Jetzt sind wir (fast) alle Sozialisten

Die Krise gebiert einen Neusozialismus, der noch schädlicher ist als sie selbst.

Im jüngst erschienenen Buch „Politik der Paranoia – Gegen die neuen Konservativen“ (Aufbau-Verlag, Berlin) schickt der Publizist Robert Misik „... mit einem leidenschaftlichen Plädoyer die neokonservative Ideologie ins Museum der großen Irrlehren“, wie der Klappentext des Werkes in genreüblicher Bescheidenheit verkündet.

Obwohl er bedauerlicherweise an einer völlig therapieresistenten marxistoiden Neigung leidet, ist Misik ein intelligenter (und noch dazu vergnüglich zu lesender) Autor, was ja eine contradictio in se und daher recht ungewöhnlich ist; das noch dazu mit einem hübschen Hirschgeweih am Cover geschmückte Buch ist deshalb durchaus erwerbenswert.

Doch wie alle Mitglieder der Chattering Classes, die jetzt vom Niedergang des Neoliberalismus künden („Jetzt sind wir alle Keynesianer.“), begeht auch Misik einen kleinen Fehler: Hier wird die falsche Sau geschlachtet. Denn jener Neoliberalismus, den Misik ins Museum verweist, gleicht – besonders hierzulande – einem Schneemann im Mai. Er ist dabei, zu verschwinden. Was es in Österreich je an „Neuen Konservativen“ und Neoliberalismus gegeben haben mag, ist fast vollständig zu den „Sozialisten in allen Parteien“ (F. A. v. Hayek) konvertiert. Auch die einst privatisierungsfreudige ÖVP verwendet „neoliberal“ mittlerweile genauso als Diskreditierungs-Hackbeil wie die Roten Falken, Sektion Favoriten.

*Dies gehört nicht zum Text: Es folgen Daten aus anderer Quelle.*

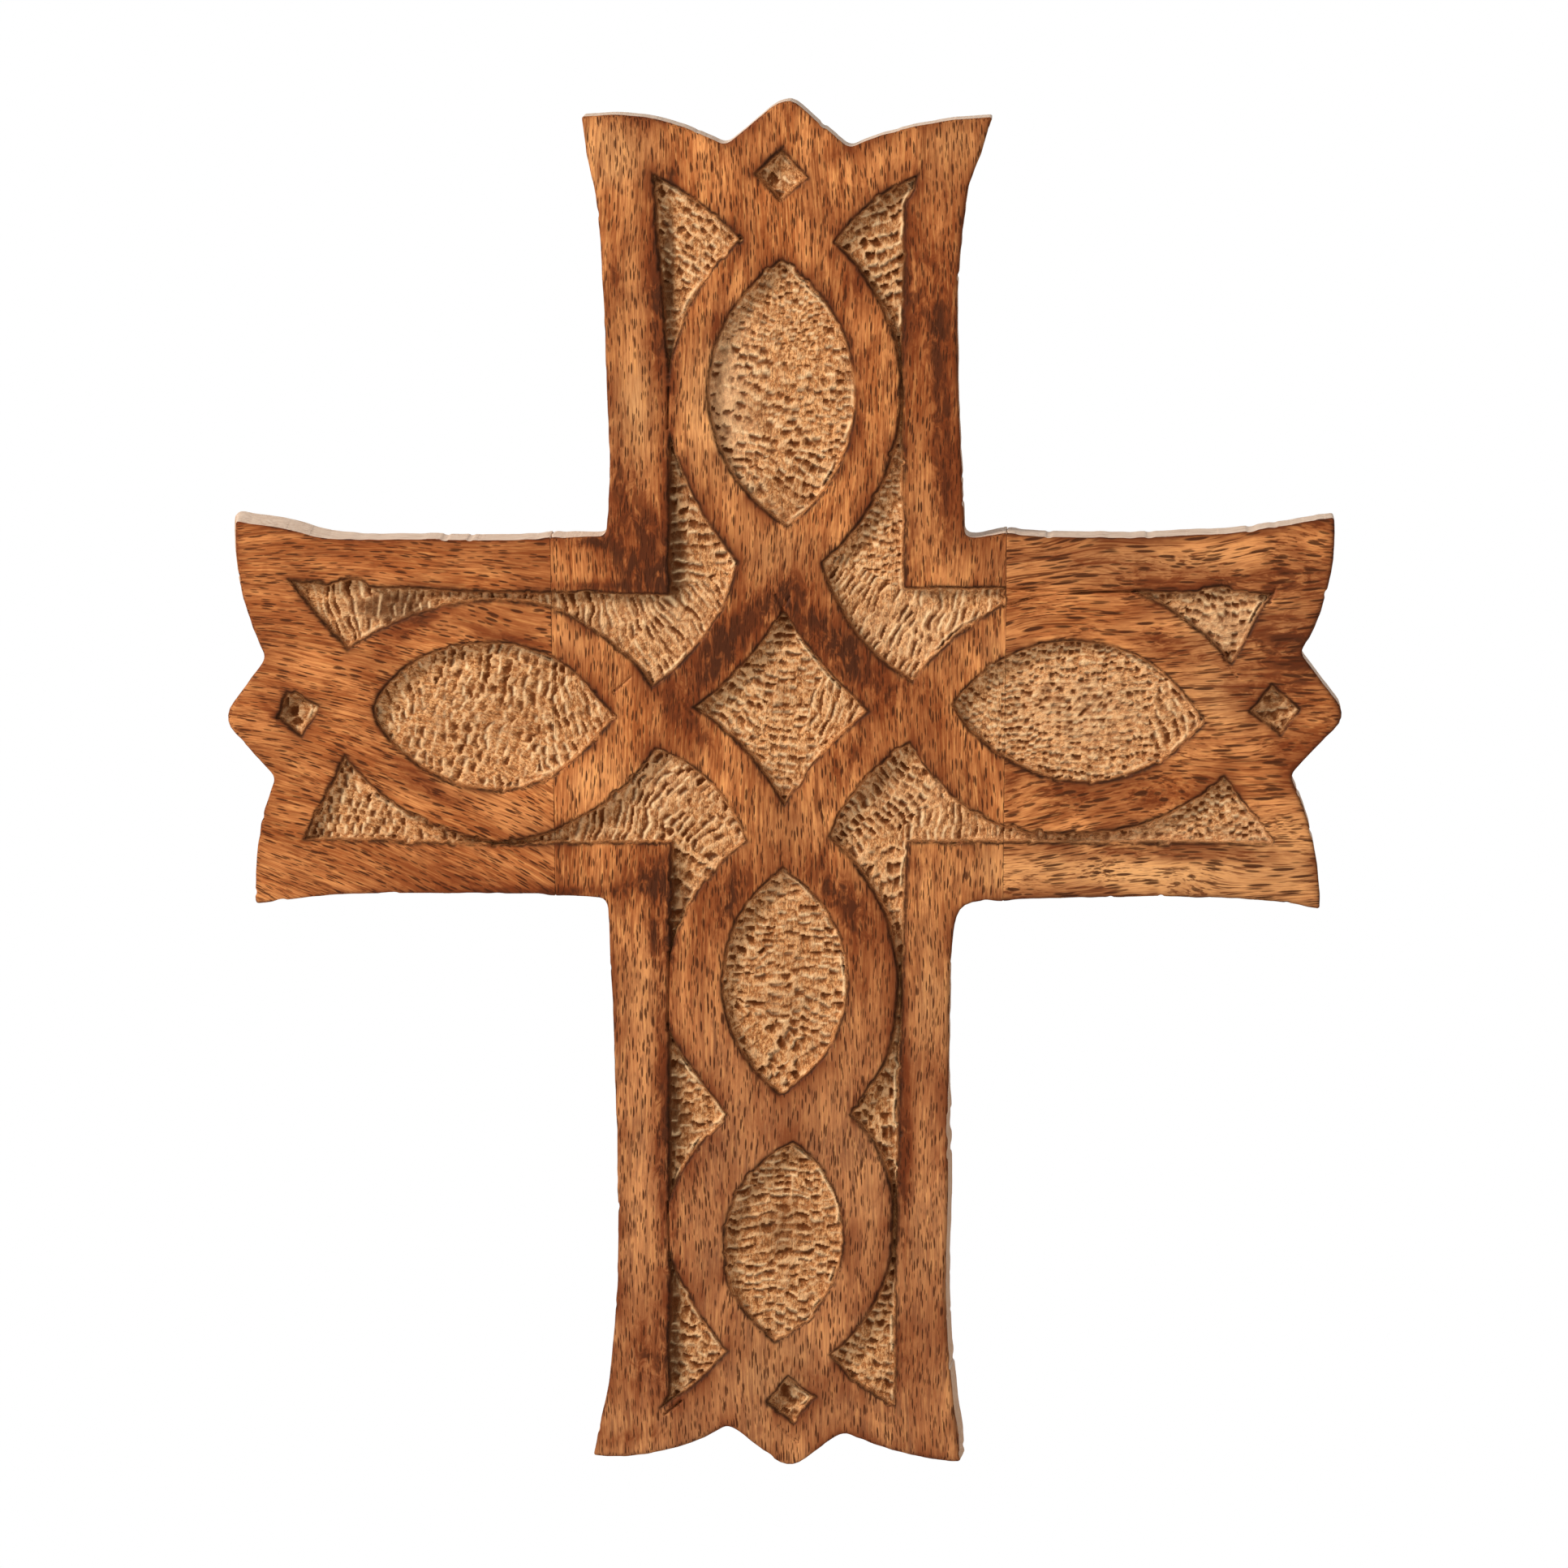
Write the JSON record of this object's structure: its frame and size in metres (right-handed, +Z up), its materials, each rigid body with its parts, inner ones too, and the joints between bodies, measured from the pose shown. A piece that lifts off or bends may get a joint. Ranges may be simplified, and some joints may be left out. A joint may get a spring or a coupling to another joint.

Das ist natürlich auch eine Folge der (von staatlichen Regulierungsfehlern, falscher Notenbankpolitik und politischen Eingriffen mitverursachten) Wirtschaftskrise.

Diese Krise gebiert nun mit atemberaubendem Tempo einen „Neusozialismus“, der alle Parteien erfasst und vermutlich von künftigen Historikern als wesentlich schädlicher beschrieben werden wird als die eigentliche Krise. Seine zentrale Botschaft: Der Staat wird's schon richten.

Das wird gerne geglaubt. Entgegen den nun von Politikern, Bankdirektoren, willfährigen Ökonomen und eingebetteten Journalisten verbreiteten „Wird schon wieder werden“-Parolen ist nämlich die Krise nicht nur nicht vorbei; sie hat vielmehr noch nicht einmal begonnen, ihre ganze Wucht zu entfalten. Das Schlimmste kommt erst.

Für den Neusozialismus sind das ideale Wachstumsbedingungen. Rasend schnell steigt rund um die Welt der Einfluss des Staates auf die Unternehmen; ersetzen bürokratische Entscheide den Marktmechanismus und politische Willkür in Personalfragen die Rechte privaten Eigentums.

Wie eine Welt, in der die Neusozialisten aller Parteien das Sagen haben, kann man gerade am Wiener Flughafen besichtigen. Dass dort ein verdienter Getreuer des schwarzen Landeshauptmanns Vorstand wird, ist für den Neusozialismus (der ja auch weite Teile der ÖVP erfasst hat) geradezu lehrbuchhaft typisch.

Je tiefer die öffentlichen Hände nun wieder in die Wirtschaft eingreifen, umso alltäglicher werden derartige Entscheidungen sein; und entsprechend verheerend wird das wirtschaftliche Ergebnis sein.

„Wenn es heute nicht mehr guter Ton ist, hervorzuheben, dass wir jetzt alle Sozialisten sind, dann deswegen, so nur aus dem Grund, dass dies zu offensichtlich ist“, schreibt Hayek in „Der Weg zur Knechtschaft“, das 1944 erschienen ist. Und heute wieder ganz aktuell erscheint.

Christian Ortner ist Journalist in Wien.